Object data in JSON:
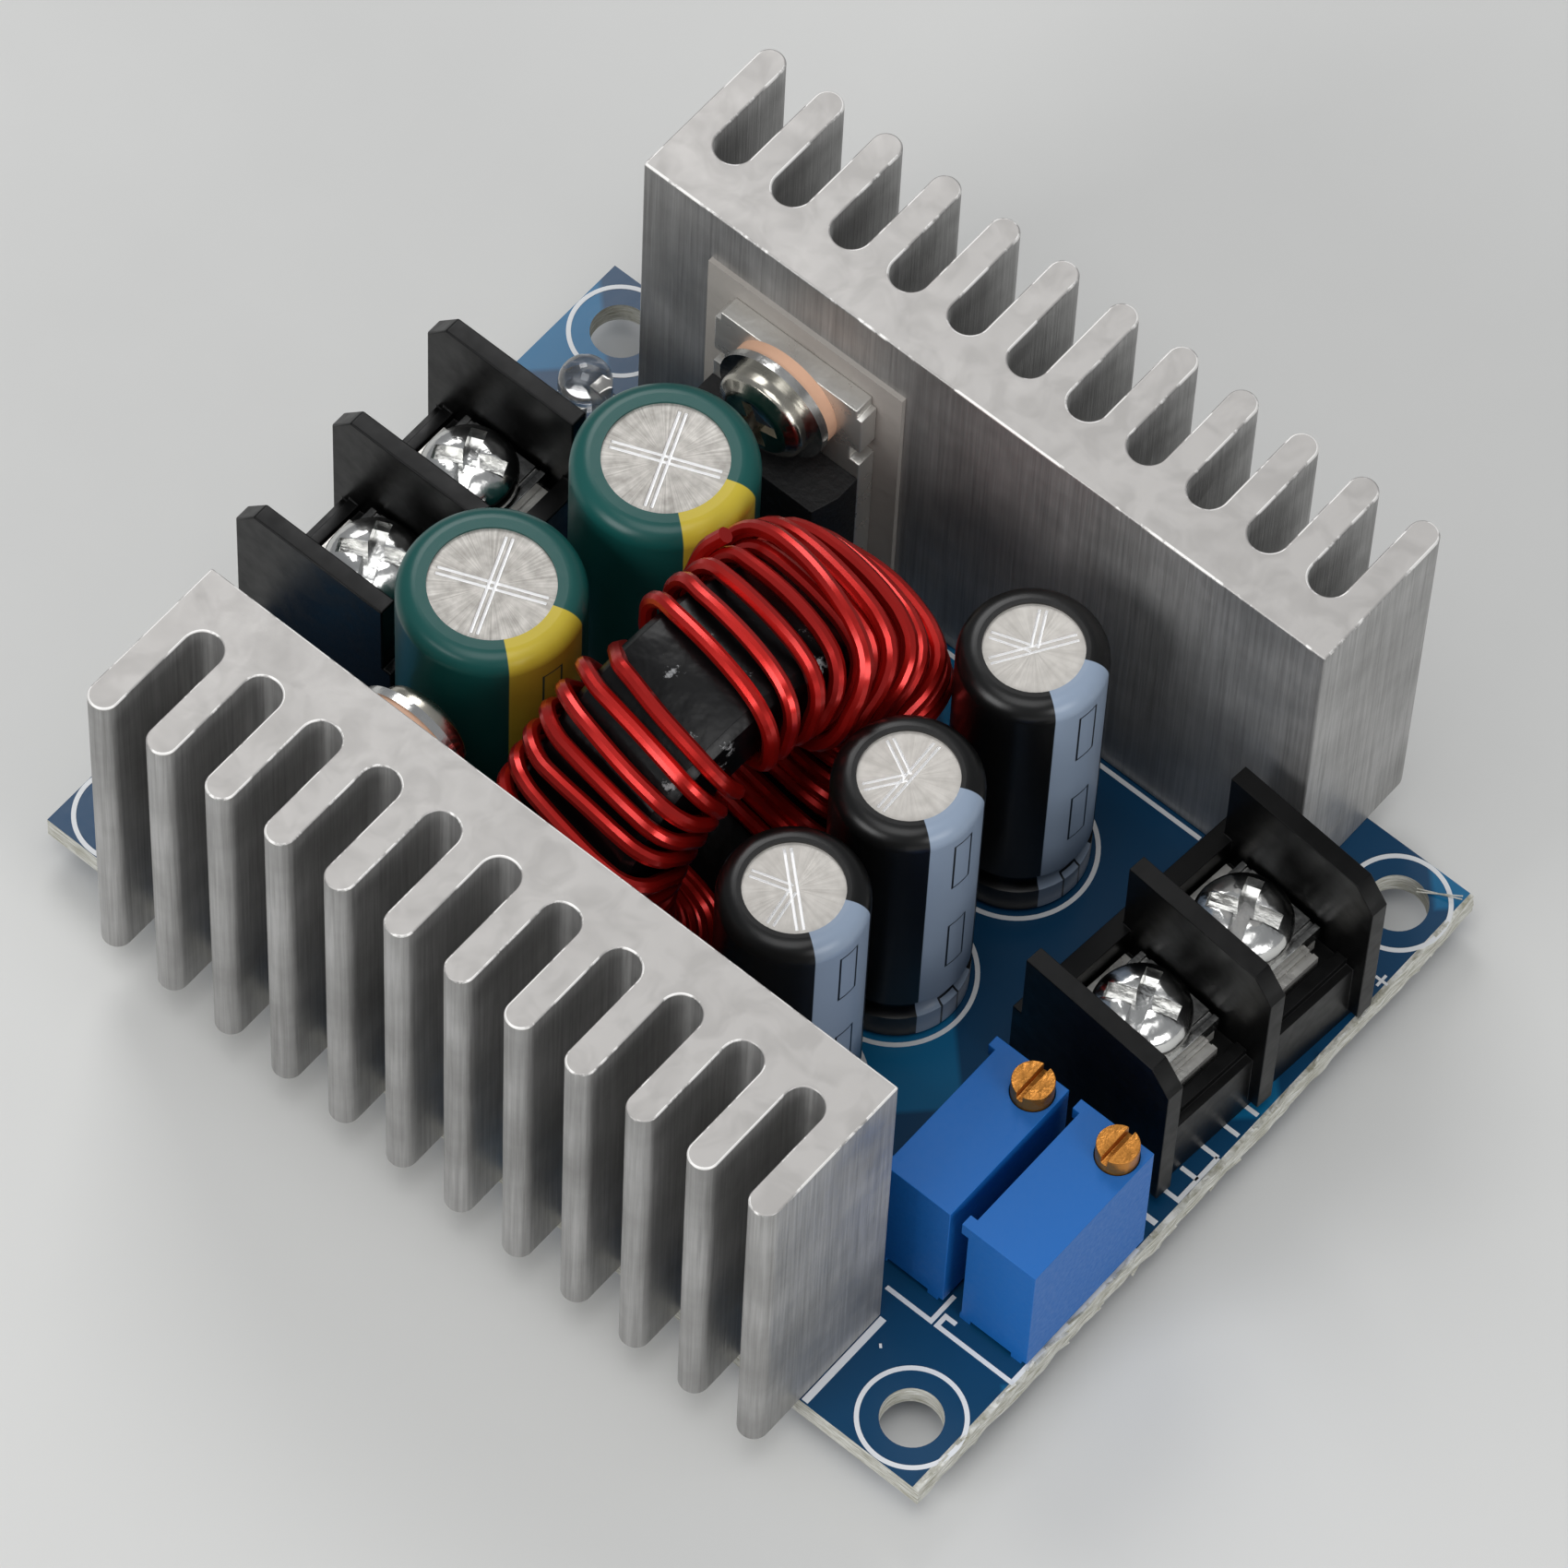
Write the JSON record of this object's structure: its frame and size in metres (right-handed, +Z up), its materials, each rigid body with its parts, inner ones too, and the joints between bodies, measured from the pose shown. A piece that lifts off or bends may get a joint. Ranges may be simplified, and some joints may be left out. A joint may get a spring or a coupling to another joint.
{
  "type": "buck converter module",
  "caption": "Step-down power converter board with finned heatsinks, toroidal choke, electrolytic capacitors, barrier screw terminals and adjusting trimmers.",
  "frame": {"origin": "middle of the footprint, on the plane that the solder joints stand on", "axes": "+X from the input terminal to the output terminal, +Y from the front heatsink to the rear one, +Z up from the board"},
  "size_m": [0.06, 0.053, 0.0283],
  "materials": {
    "solder_mask": "glossy",
    "extruded_aluminium": "satin",
    "silicone_pad": "matte",
    "tinned_metal": "satin",
    "moulded_epoxy": "matte",
    "bush_plastic": "satin",
    "nickel_plate": "bright",
    "coated_core": "satin",
    "enamelled_wire": "glossy",
    "can_aluminium": "satin",
    "green_sleeve": "satin",
    "black_sleeve": "satin",
    "bung_rubber": "matte",
    "terminal_plastic": "satin",
    "clear_epoxy": "clear",
    "trimmer_plastic": "satin",
    "brass_screw": "satin",
    "shunt_resistor": "satin",
    "chip_ceramic": "satin",
    "solder": "bright"
  },
  "bodies": {
    "module": {"circuit_board": "solder_mask", "front_heatsink": "extruded_aluminium", "rear_heatsink": "extruded_aluminium", "front_insulating_pad": "silicone_pad", "rear_insulating_pad": "silicone_pad", "front_transistor_frame": "tinned_metal", "rear_transistor_frame": "tinned_metal", "front_transistor_case": "moulded_epoxy", "rear_transistor_case": "moulded_epoxy", "front_insulating_bush": "bush_plastic", "rear_insulating_bush": "bush_plastic", "front_washer": "nickel_plate", "rear_washer": "nickel_plate", "front_tab_screw": "nickel_plate", "rear_tab_screw": "nickel_plate", "choke_core": "coated_core", "choke_winding": "enamelled_wire", "input_capacitor_1_can": "can_aluminium", "input_capacitor_1_sleeve": "green_sleeve", "input_capacitor_2_can": "can_aluminium", "input_capacitor_2_sleeve": "green_sleeve", "output_capacitor_1_can": "can_aluminium", "output_capacitor_1_sleeve": "black_sleeve", "output_capacitor_2_can": "can_aluminium", "output_capacitor_2_sleeve": "black_sleeve", "output_capacitor_3_can": "can_aluminium", "output_capacitor_3_sleeve": "black_sleeve", "capacitor_bungs": "bung_rubber", "capacitor_leads": "tinned_metal", "input_terminal_housing": "terminal_plastic", "output_terminal_housing": "terminal_plastic", "input_contact_1": "tinned_metal", "input_contact_2": "tinned_metal", "output_contact_1": "tinned_metal", "output_contact_2": "tinned_metal", "power_led_lens": "clear_epoxy", "power_led_leads": "tinned_metal", "voltage_trimmer_case": "trimmer_plastic", "current_trimmer_case": "trimmer_plastic", "voltage_trimmer_pins": "tinned_metal", "current_trimmer_pins": "tinned_metal", "controller_chip": "moulded_epoxy", "amplifier_chip": "moulded_epoxy", "current_shunt": "shunt_resistor", "chip_parts": "chip_ceramic", "solder_joints": "solder"},
    "input_clamp_1_plate": {"input_clamp_1": "nickel_plate"},
    "input_clamp_1_screw": {"input_screw_1": "nickel_plate"},
    "input_clamp_2_plate": {"input_clamp_2": "nickel_plate"},
    "input_clamp_2_screw": {"input_screw_2": "nickel_plate"},
    "output_clamp_1_plate": {"output_clamp_1": "nickel_plate"},
    "output_clamp_1_screw": {"output_screw_1": "nickel_plate"},
    "output_clamp_2_plate": {"output_clamp_2": "nickel_plate"},
    "output_clamp_2_screw": {"output_screw_2": "nickel_plate"},
    "voltage_trimmer_adjuster": {"voltage_trimmer_screw": "brass_screw"},
    "current_trimmer_adjuster": {"current_trimmer_screw": "brass_screw"}
  },
  "joints": [
    {"name": "input_clamp_1_lift", "type": "slide", "parent": "module", "child": "input_clamp_1_plate", "axis": [0, 0, 1], "range_m": [0, 0.003]},
    {"name": "input_clamp_1_turn", "type": "hinge", "parent": "input_clamp_1_plate", "child": "input_clamp_1_screw", "pos_m": [-0.0242, -0.00341, 0.0113], "axis": [0, 0, 1], "continuous": true},
    {"name": "input_clamp_2_lift", "type": "slide", "parent": "module", "child": "input_clamp_2_plate", "axis": [0, 0, 1], "range_m": [0, 0.003]},
    {"name": "input_clamp_2_turn", "type": "hinge", "parent": "input_clamp_2_plate", "child": "input_clamp_2_screw", "pos_m": [-0.0242, 0.00421, 0.0113], "axis": [0, 0, 1], "continuous": true},
    {"name": "output_clamp_1_lift", "type": "slide", "parent": "module", "child": "output_clamp_1_plate", "axis": [0, 0, 1], "range_m": [0, 0.003]},
    {"name": "output_clamp_1_turn", "type": "hinge", "parent": "output_clamp_1_plate", "child": "output_clamp_1_screw", "pos_m": [0.02328, 0.00246, 0.0113], "axis": [0, 0, 1], "continuous": true},
    {"name": "output_clamp_2_lift", "type": "slide", "parent": "module", "child": "output_clamp_2_plate", "axis": [0, 0, 1], "range_m": [0, 0.003]},
    {"name": "output_clamp_2_turn", "type": "hinge", "parent": "output_clamp_2_plate", "child": "output_clamp_2_screw", "pos_m": [0.02388, 0.01005, 0.0113], "axis": [0, 0, 1], "continuous": true},
    {"name": "voltage_trimmer_turn", "type": "hinge", "parent": "module", "child": "voltage_trimmer_adjuster", "pos_m": [0.02262, -0.00573, 0.01333], "axis": [0, 0, 1], "continuous": true},
    {"name": "current_trimmer_turn", "type": "hinge", "parent": "module", "child": "current_trimmer_adjuster", "pos_m": [0.02823, -0.00573, 0.01333], "axis": [0, 0, 1], "continuous": true}
  ],
  "couplings": [
    {"joint": "input_clamp_1_turn", "follows": "input_clamp_1_lift", "rad_per_m": 12566},
    {"joint": "input_clamp_2_turn", "follows": "input_clamp_2_lift", "rad_per_m": 12566},
    {"joint": "output_clamp_1_turn", "follows": "output_clamp_1_lift", "rad_per_m": 12566},
    {"joint": "output_clamp_2_turn", "follows": "output_clamp_2_lift", "rad_per_m": 12566}
  ]
}
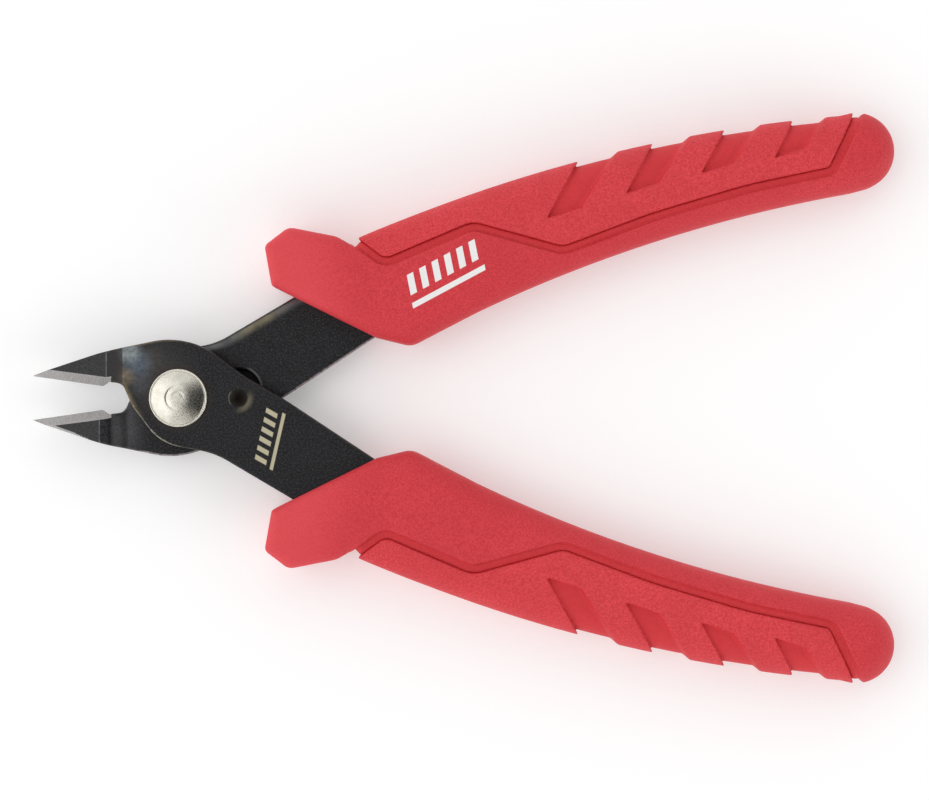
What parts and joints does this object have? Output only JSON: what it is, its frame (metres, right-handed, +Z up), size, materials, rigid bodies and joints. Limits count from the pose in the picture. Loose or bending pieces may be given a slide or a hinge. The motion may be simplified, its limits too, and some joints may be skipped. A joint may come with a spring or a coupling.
{
  "type": "diagonal cutting pliers",
  "caption": "Mini flush-cutting pliers: two riveted black steel halves with joggled, bevelled jaws, a hidden return spring and curved red moulded grips with coarse outer pads.",
  "frame": {"origin": "on the table under the middle of the tool's bounding box, at the open rest pose", "axes": "+X from the jaws to the ends of the handles, +Y towards the upper handle, +Z up along the pivot axis, out of the domed rivet head"},
  "size_m": [0.1312, 0.0866, 0.0105],
  "materials": {
    "black_steel": "black oxide, fine grain, bare ground edges",
    "rivet_steel": "nickel plated, lightly pitted",
    "spring_steel": "bright drawn wire",
    "grip_core": "fine spark texture",
    "grip_pad": "coarse moulded grain"
  },
  "bodies": {
    "rear_half": {"rear_blade": "black_steel", "pivot_rivet": "rivet_steel", "upper_grip_core": "grip_core", "upper_grip_pad": "grip_pad"},
    "front_half": {"front_blade": "black_steel", "return_spring": "spring_steel", "lower_grip_core": "grip_core", "lower_grip_pad": "grip_pad"}
  },
  "joints": [
    {"name": "pivot", "type": "hinge", "parent": "rear_half", "child": "front_half", "pos_m": [-0.04305, 0, 0.00525], "axis": [0, 0, 1], "range_deg": [0, 16.4], "stiffness_Nm_per_rad": 0.6, "springref_deg": -14.32, "deforming": ["return_spring"]}
  ]
}
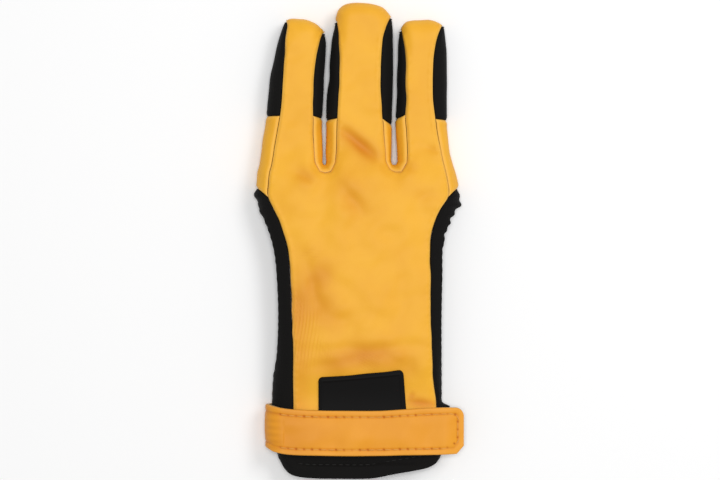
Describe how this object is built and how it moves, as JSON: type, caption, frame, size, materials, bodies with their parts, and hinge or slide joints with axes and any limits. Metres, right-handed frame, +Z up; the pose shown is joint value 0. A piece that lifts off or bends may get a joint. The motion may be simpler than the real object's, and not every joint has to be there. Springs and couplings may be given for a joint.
{
  "type": "archery glove",
  "caption": "Archery finger glove laid flat: tan leather face over the finger stalls, black stretch back, gathered side openings, a cuff and a wrist strap with a free tongue.",
  "frame": {"origin": "centre of the glove's box, on the surface that its back rests on", "axes": "+Y from the cuff to the fingertips, +X to the index finger's side, +Z up out of the leather face"},
  "size_m": [0.1008, 0.2287, 0.0197],
  "materials": {
    "tan_leather": "smooth tan grain leather with a soft sheen",
    "strap_leather": "tan leather, stitched near its edges",
    "stretch_fabric": "matte black knitted stretch fabric",
    "hem_fabric": "black gathered elastic binding",
    "hook_tape": "black hook tape",
    "label_rubber": "matte black patch, bare"
  },
  "bodies": {
    "root": {"face_panel": "tan_leather", "fourchette_ring_middle": "tan_leather", "fourchette_middle_index": "tan_leather", "side_panel_ring": "tan_leather", "side_panel_index": "tan_leather", "wrist_strap": "strap_leather", "back_panel": "stretch_fabric", "thumb_hem": "hem_fabric", "little_finger_hem": "hem_fabric", "cuff": "stretch_fabric", "label_patch": "label_rubber", "hook_loop_patch": "hook_tape"}
  },
  "joints": []
}
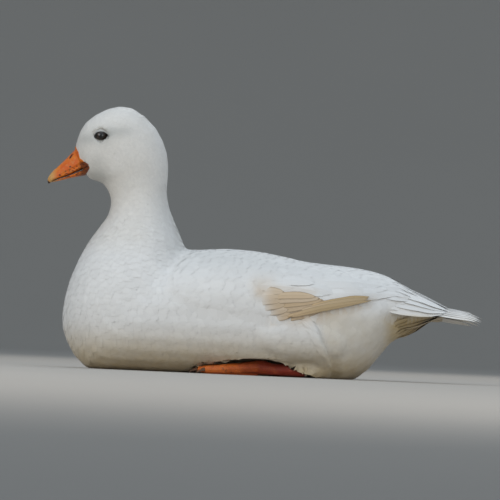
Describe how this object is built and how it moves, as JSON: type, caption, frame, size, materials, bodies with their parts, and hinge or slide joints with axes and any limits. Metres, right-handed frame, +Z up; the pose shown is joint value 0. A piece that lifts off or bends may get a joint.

▶ _Short problem_: Check each line above for the word "caption" and copy the ones that have it.

▶ _Output below_:
  "caption": "Step-down power converter board with finned heatsinks, toroidal choke, electrolytic capacitors, barrier screw terminals and adjusting trimmers.",
  "caption": "Mini flush-cutting pliers: two riveted black steel halves with joggled, bevelled jaws, a hidden return spring and curved red moulded grips with coarse outer pads.",
Describe how this object is built and how it moves, as JSON: type, caption, frame, size, materials, bodies with their parts, and hinge or slide joints with axes and any limits. Metres, right-handed frame, +Z up; the pose shown is joint value 0. A piece that lifts off or bends may get a joint. The motion may be simpler than the real object's, and not every joint has to be there. Springs and couplings may be given for a joint.
  "caption": "Archery finger glove laid flat: tan leather face over the finger stalls, black stretch back, gathered side openings, a cuff and a wrist strap with a free tongue.",
Describe how this object is built and how it moves, as JSON: type, caption, frame, size, materials, bodies with their parts, and hinge or slide joints with axes and any limits. Metres, right-handed frame, +Z up; the pose shown is joint value 0. A piece that lifts off or bends may get a joint.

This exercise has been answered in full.